Why DyMerge Sucks

August 15, 2017
DyMerge Image

DyMerge. My first ever open-source project. Here's what I learned from it and why it sucks.

What is DyMerge?

DyMerge was my very first GitHub project, designed to merge multiple dictionaries into one for efficient dictionary based password attacks. You can read more about the initial idea and the project itself here.

What it Does

DyMerge's main features are aligned in the program's usage manual:

❯❯❯ dymerge --help

Usage: dymerge {dictionaries} [options]
Options:
--version show program's version number and exit
-h, --help show this help message and exit
-o OUTPUT_FILE, --output=OUTPUT_FILE
output filename
-i INCLUDE_VALUES, --include=INCLUDE_VALUES
include specified values in dictionary
-z ZIP_TYPE, --zip=ZIP_TYPE
zip file with specified archive format
-s, --sort sort output alphabetically
-u, --unique remove dictionary duplicates
-r, --reverse reverse dictionary items
-f, --fast finish task asap
Examples:
dymerge /usr/share/wordlists/rockyou.txt /lists/cewl.txt -s -u
dymerge /lists/cewl.txt /lists/awlg.txt -s -u -i and,this
dymerge ~/fsocity.dic -u -r -o ~/clean.txt
dymerge /dicts/crunch.txt /dicts/john.txt -u -f -z bz2

In brief, DyMerge is capable of merging user-specified wordlists into one sorted file, removing duplicates and compressing the final dictionary. Other features such as reversing the order of the dictionary and appending values are also provided.

How it Works

The tool accomplishes the previously mentioned capabilities by storing each word from each file into an array (or list) and subsequently sorting and removing duplicate items using in-built Python functions. It then uses either the zipfile, tarfile, bz2, or gzip framework to compress the output file, depending on user input.

Why it Sucks

Arguably, all of DyMerge's features can be implemented with a single line of bash code, faster and - overall - more efficiently. Some example cases have been outlined below.

DyMerge vs. Bash

Here are some cases where DyMerge commands can be replaced by simple bash commands:

$ python dymerge.py /usr/share/wordlists/rockyou.txt /lists/cewl.txt -s -u
~ ❯❯❯ sort -u /usr/share/wordlists/rockyou.txt /lists/cewl.txt > output.txt
$ python dymerge.py /lists/cewl.txt /lists/awlg.txt -s -u -i and,this
~ ❯❯❯ sort -u /lists/cewl.txt /lists/awlg.txt <(echo 'and\nthis') > output.txt
$ python dymerge.py ~/fsocity.dic -s -u -r -o ~/clean.txt
~ ❯❯❯ sort -r <~/fsocity.dic | uniq> clean.txt
$ python dymerge.py /dicts/crunch.txt /dicts/john.txt -s -u -f -z bz2
~ ❯❯❯ sort -u /dicts/crunch.txt /dicts/john.txt | bzip2 > output.bz2

Moreover, DyMerge doesn't work well with large files. This is because it loads every word from each dictionary into an array, causing the computer system's memory to overload and possibly even crash.

Impact & Publicity

Even though all of DyMerge's main features can be fulfilled with classic bash, the tool has actually gained publicity.

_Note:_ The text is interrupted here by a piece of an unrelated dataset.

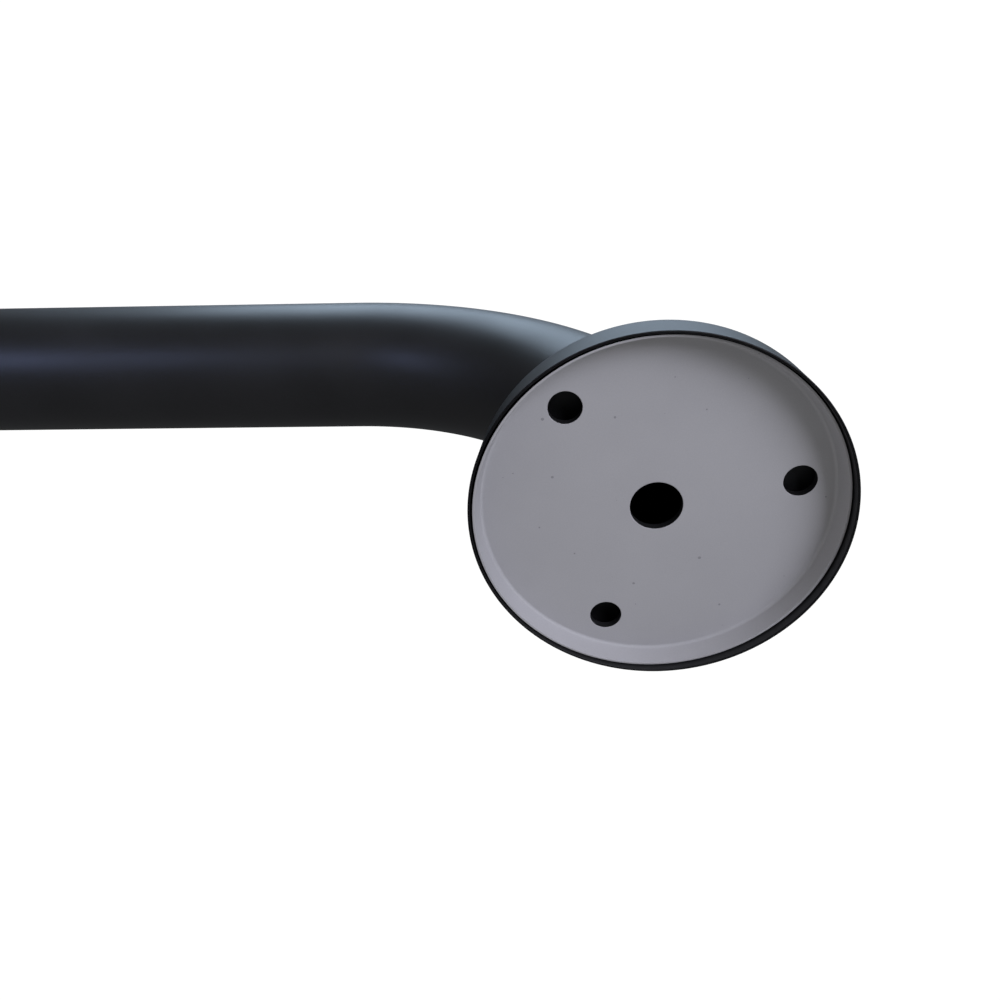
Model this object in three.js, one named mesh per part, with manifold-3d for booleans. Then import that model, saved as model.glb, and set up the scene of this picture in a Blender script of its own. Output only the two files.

DyMerge has received around 100 stars on GitHub and has been featured on YouTube videos by respected YouTubers such as JackkTutorials. It has also been featured on several infosec websites, including KitPloit and DarkNet.

What I Gained

My programming knowledge while developing this tool was nowhere near (and still isn't) perfect. I chose to write DyMerge in Python and approached its development as an opportunity for learning and improving my coding abilities.

By creating DyMerge I was able to expand my Python skills and learn how to use handy modules such as OptParser, which I still utilize to this day. I also received community exposure, discovered how the open-source community operates and how one can promote his/her idea... even if that idea isn't so perfect.